Most developers complete this tutorial in 15 to 30 minutes. You will need a Scavio API key (free tier works) and a working Python or JavaScript environment.

What do I need before starting?

Python 3.9+ installed. requests library installed. A Scavio API key from scavio.dev. Basic understanding of Common Crawl index. A Scavio API key gives you 250 free credits per month.

Can I run this tutorial with the free tier?

Yes. The free tier includes 250 credits per month, which is more than enough to complete this tutorial and prototype a working solution.

What frameworks does this work with?

Scavio has a native LangChain package (langchain-scavio), an MCP server, and a plain REST API that works with any HTTP client.

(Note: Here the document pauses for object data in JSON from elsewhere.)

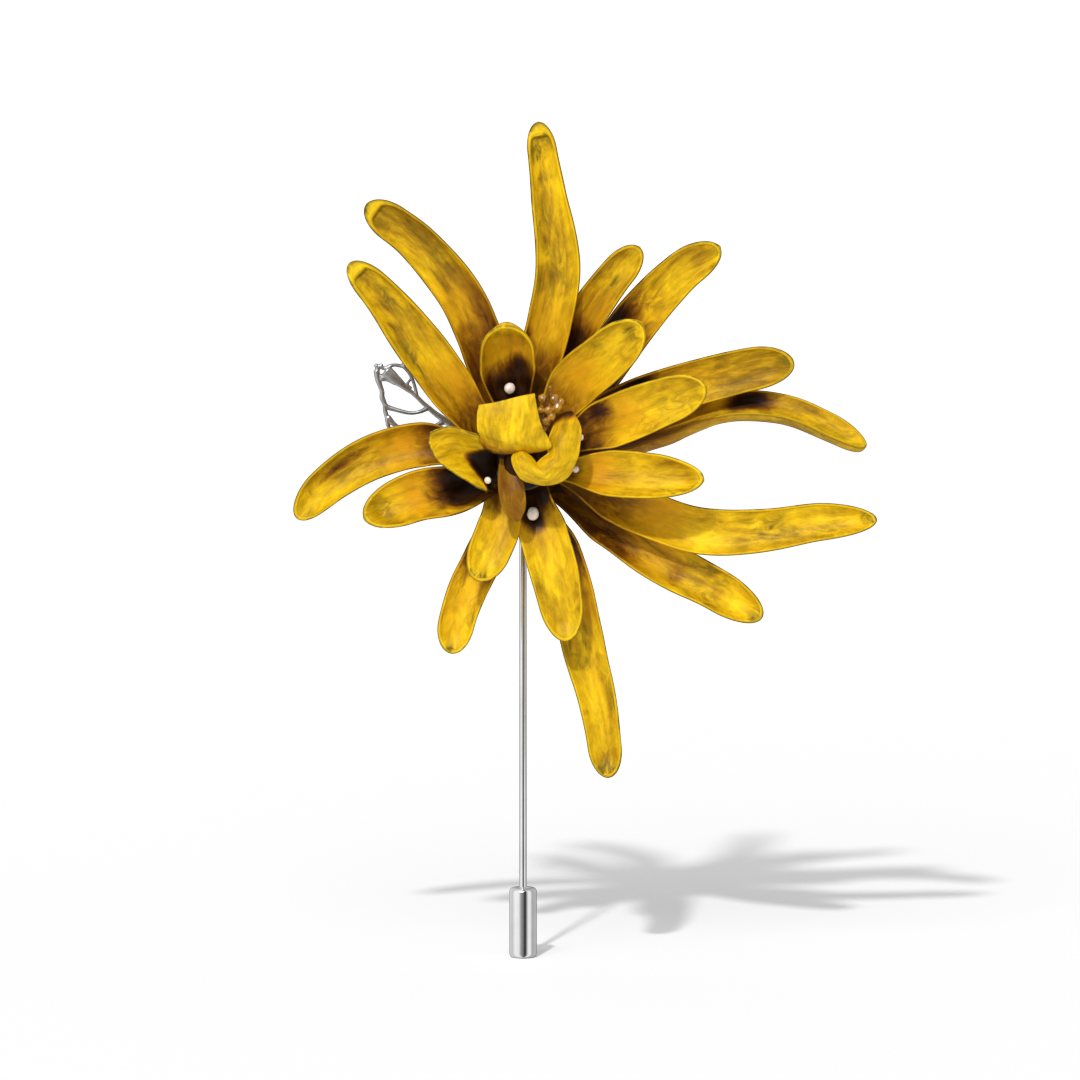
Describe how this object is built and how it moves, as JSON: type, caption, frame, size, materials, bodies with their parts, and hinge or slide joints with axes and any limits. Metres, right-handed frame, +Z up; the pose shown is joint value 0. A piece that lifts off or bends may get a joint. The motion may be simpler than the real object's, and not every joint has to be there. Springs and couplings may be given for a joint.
{
  "type": "lapel stick pin",
  "caption": "Lapel stick pin with a hand-painted metal chrysanthemum of trough-shaped petals, pearl beads and a silver leaf, a straight wire and a push-on clutch.",
  "frame": {"origin": "centre of the back plate's flat rear face, which lies against the lapel", "axes": "+Z up along the wire towards the flower, +Y into the lapel, -Y towards the viewer, +X to the viewer's right"},
  "size_m": [0.0832, 0.0235, 0.1209],
  "materials": {
    "yellow_paint": "glossy yellow enamel, brushed by hand with olive and brown streaks, near-black in the roots",
    "dark_paint": "dark brown enamel, glossy",
    "silver_metal": "bright cast metal with dark recesses",
    "chrome_steel": "polished chrome plate",
    "gold_brass": "glossy old gold",
    "pearl": "imitation pearl lacquer",
    "silicone_grip": "milky silicone, satin"
  },
  "bodies": {
    "pin": {"back_plate": "silver_metal", "heart": "yellow_paint", "inner_petal_01": "yellow_paint", "inner_petal_02": "yellow_paint", "inner_petal_03": "yellow_paint", "inner_petal_04": "yellow_paint", "inner_petal_05": "yellow_paint", "inner_petal_06": "yellow_paint", "inner_petal_07": "yellow_paint", "openwork_leaf": "silver_metal", "outer_petal_01": "yellow_paint", "outer_petal_02": "yellow_paint", "outer_petal_03": "yellow_paint", "outer_petal_04": "yellow_paint", "outer_petal_05": "yellow_paint", "outer_petal_06": "yellow_paint", "outer_petal_07": "yellow_paint", "outer_petal_08": "yellow_paint", "outer_petal_09": "yellow_paint", "outer_petal_10": "yellow_paint", "outer_petal_11": "yellow_paint", "outer_petal_12": "yellow_paint", "pearl_bead_1": "pearl", "pearl_bead_2": "pearl", "pearl_bead_3": "pearl", "pearl_bead_4": "pearl", "pearl_bead_5": "pearl", "petal_boss": "dark_paint", "pin_wire": "chrome_steel", "stamens": "gold_brass"},
    "clutch": {"clutch_barrel": "chrome_steel", "clutch_grip": "silicone_grip"}
  },
  "joints": [
    {"name": "clutch_slide", "type": "slide", "parent": "pin", "child": "clutch", "axis": [0, 0, -1], "range_m": [0, 0.008]}
  ]
}
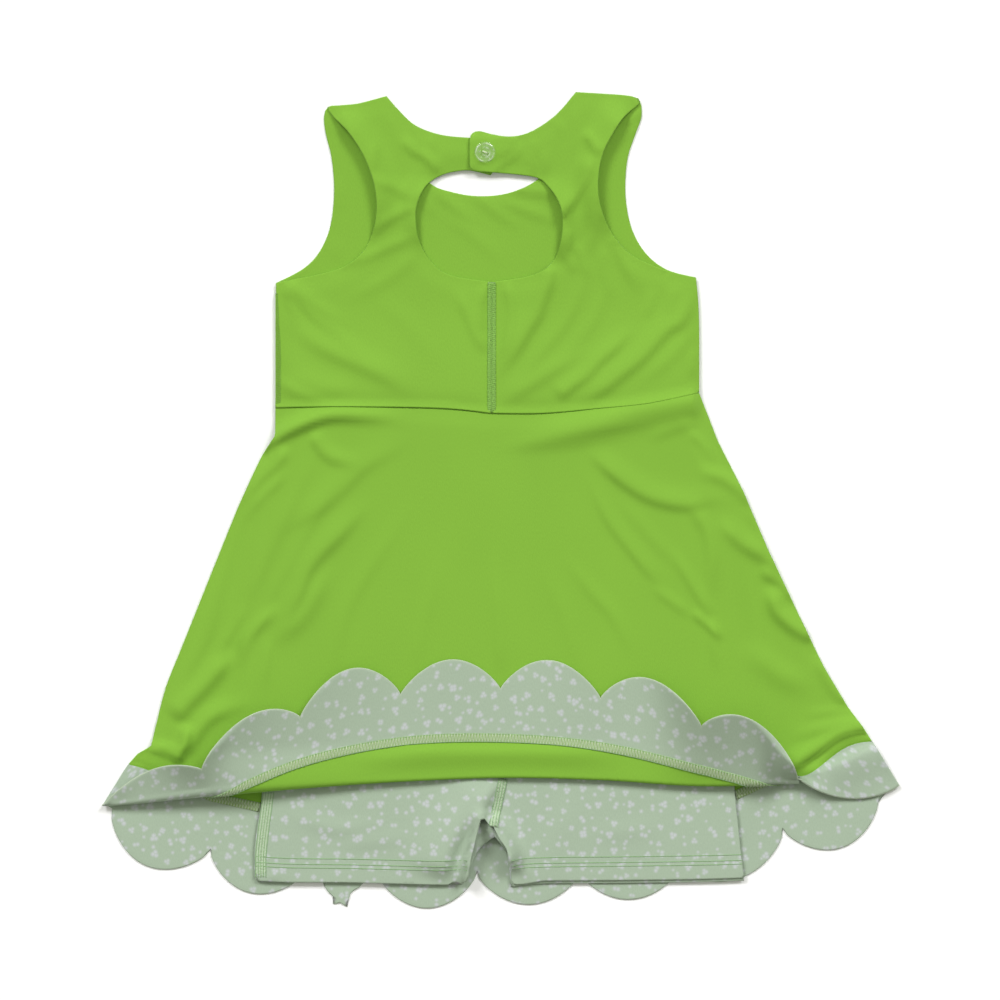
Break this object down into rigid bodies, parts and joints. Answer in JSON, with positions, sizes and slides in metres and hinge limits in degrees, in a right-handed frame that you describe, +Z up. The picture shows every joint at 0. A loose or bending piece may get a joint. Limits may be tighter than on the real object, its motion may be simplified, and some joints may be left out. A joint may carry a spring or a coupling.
{
  "type": "athletic dress",
  "caption": "Toddler's sleeveless knit dress with built-in shorts and a scalloped, folded-up border, laid flat with its back up.",
  "frame": {"origin": "on the surface that the dress lies on, under the middle of its box", "axes": "+X to the right as seen from above, +Y towards the shoulders, +Z up from the surface"},
  "size_m": [0.4775, 0.4891, 0.0213],
  "materials": {
    "lime_knit": "smooth polyester jersey, lime green, matte with a slight sheen",
    "print_knit": "smooth polyester jersey, pale sage with a small white flower print",
    "overlock": "overlock thread over a cut edge, yellow green",
    "seam_tape": "flat seam covered with thread, greyish green",
    "clear_button": "clear moulded polyester, glossy"
  },
  "bodies": {
    "root": {"front_bodice": "lime_knit", "front_skirt": "lime_knit", "front_border": "print_knit", "front_seam_strip_left": "overlock", "front_seam_strip_right": "overlock", "shorts_front": "print_knit", "shorts_back_left": "print_knit", "shorts_back_right": "print_knit", "shorts_centre_seam": "overlock", "back_skirt": "lime_knit", "back_border": "print_knit", "back_seam_strip": "overlock", "back_bodice_left": "lime_knit", "back_bodice_right": "lime_knit", "centre_back_tape": "seam_tape", "side_seam_tape": "seam_tape", "button": "clear_button"}
  },
  "joints": []
}
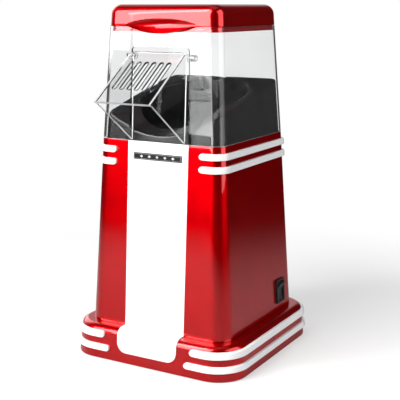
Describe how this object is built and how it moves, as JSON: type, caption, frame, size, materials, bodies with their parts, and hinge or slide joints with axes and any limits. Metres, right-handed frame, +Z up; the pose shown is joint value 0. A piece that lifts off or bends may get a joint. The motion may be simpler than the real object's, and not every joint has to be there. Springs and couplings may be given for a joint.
{
  "type": "popcorn maker",
  "caption": "Hot-air popcorn maker: a tapered square tower on a banded plinth, with a clear lift-off cover, a swinging slotted chute flap and a lid with a finger tab.",
  "frame": {"origin": "centre of the square base, on the surface it stands on", "axes": "+Z up through the lid, -Y out of the front where the chute is, +X out of the side with the switch"},
  "size_m": [0.1666, 0.1933, 0.3],
  "materials": {
    "red_gloss": "red pearl lacquer on plastic, high gloss",
    "white_gloss": "gloss white",
    "black_plastic": "fine-textured black",
    "black_hood": "semi-gloss black, heat-resistant",
    "badge_black": "gloss black plate with a thin border",
    "switch_black": "satin black",
    "clear_plastic": "clear polycarbonate",
    "steel": "zinc plated",
    "steel_sheet": "sheet steel",
    "aluminium": "spun aluminium",
    "brass": "bright",
    "heater_wire": "nickel-chromium wire",
    "rubber": "soft black rubber",
    "mica": "mica sheet",
    "circuit_board": "green board"
  },
  "bodies": {
    "base": {"plinth": "red_gloss", "plinth_front_panel": "white_gloss", "plinth_upper_band": "white_gloss", "plinth_lower_band": "white_gloss", "base_plate": "black_plastic", "feet": "rubber", "base_screws": "steel", "body_shell": "red_gloss", "front_panel": "white_gloss", "body_upper_band": "white_gloss", "body_lower_band": "white_gloss", "badge": "badge_black", "body_screws": "steel", "cord_gland": "rubber", "switch_housing": "switch_black", "switch_terminals": "brass", "rectifier_board": "circuit_board", "rectifier_diodes": "black_plastic", "motor": "steel_sheet", "motor_end_cap": "black_plastic", "motor_screws": "steel", "fan_housing": "black_plastic", "housing_screws": "steel", "heater_former": "mica", "heating_coil": "heater_wire", "thermostat": "black_plastic", "thermal_fuse": "steel_sheet", "heat_shield": "steel_sheet", "popping_chamber": "aluminium", "chamber_gasket": "rubber", "hood": "black_hood", "hood_screws": "steel"},
    "fan": {"fan_impeller": "black_plastic", "motor_shaft": "steel"},
    "rocker": {"switch_rocker": "switch_black"},
    "cover_body": {"cover": "clear_plastic"},
    "flap": {"chute_flap": "clear_plastic"},
    "lid_body": {"lid": "red_gloss"}
  },
  "joints": [
    {"name": "fan_spin", "type": "hinge", "parent": "base", "child": "fan", "pos_m": [0, 0, 0.0755], "axis": [0, 0, 1], "continuous": true},
    {"name": "switch_press", "type": "hinge", "parent": "base", "child": "rocker", "pos_m": [0.06546, 0.0364, 0.04689], "axis": [0, -1, 0], "range_deg": [0, 20]},
    {"name": "cover_lift", "type": "slide", "parent": "base", "child": "cover_body", "axis": [0, 0, 1], "range_m": [0, 0.06]},
    {"name": "chute_swing", "type": "hinge", "parent": "cover_body", "child": "flap", "pos_m": [0, -0.0525, 0.258], "axis": [-1, 0, 0], "range_deg": [0, 45]},
    {"name": "lid_lift", "type": "slide", "parent": "cover_body", "child": "lid_body", "axis": [0, 0, 1], "range_m": [0, 0.025]}
  ]
}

This tutorial uses the raw REST API, but you can adapt to your framework of choice.

Common Crawl + Live Search Hybrid Pipeline (2026)

Common Crawl provides petabytes of free web archive data, but it is months old and requires heavy processing. Live search APIs return fresh results instantly but cost per query. This tutorial combines both into a hybrid pipeline: use Common Crawl for bulk historical analysis and Scavio for real-time freshness. The hybrid approach gives you the scale of Common Crawl with the currency of live search at minimal cost.

Prerequisites

Python 3.9+ installed
requests library installed
A Scavio API key from scavio.dev
Basic understanding of Common Crawl index

Walkthrough

Step 1: Query the Common Crawl Index API

Search Common Crawl's CDX index to find historical web pages matching your query. The index is free to query and returns URLs of archived pages.

Python

import requests

CC_INDEX_URL = 'https://index.commoncrawl.org/CC-MAIN-2026-04-index'

def search_common_crawl(domain: str, limit: int = 20) -> list:
    """Search Common Crawl index for pages from a domain."""
    resp = requests.get(CC_INDEX_URL,
        params={'url': f'{domain}/*', 'output': 'json', 'limit': limit},
        timeout=30)
    if resp.status_code != 200:
        print(f'Common Crawl returned {resp.status_code}')
        return []
    lines = resp.text.strip().split('\n')
    results = []
    for line in lines:
        try:
            import json
            record = json.loads(line)
            results.append({
                'url': record.get('url', ''),
                'timestamp': record.get('timestamp', ''),
                'status': record.get('status', ''),
                'mime': record.get('mime', ''),
                'length': record.get('length', 0),
            })
        except json.JSONDecodeError:
            continue
    return results

# Search for pages from a domain
pages = search_common_crawl('docs.python.org')
print(f'Found {len(pages)} archived pages from docs.python.org')
for p in pages[:5]:
    print(f'  [{p["timestamp"]}] {p["url"][:60]}')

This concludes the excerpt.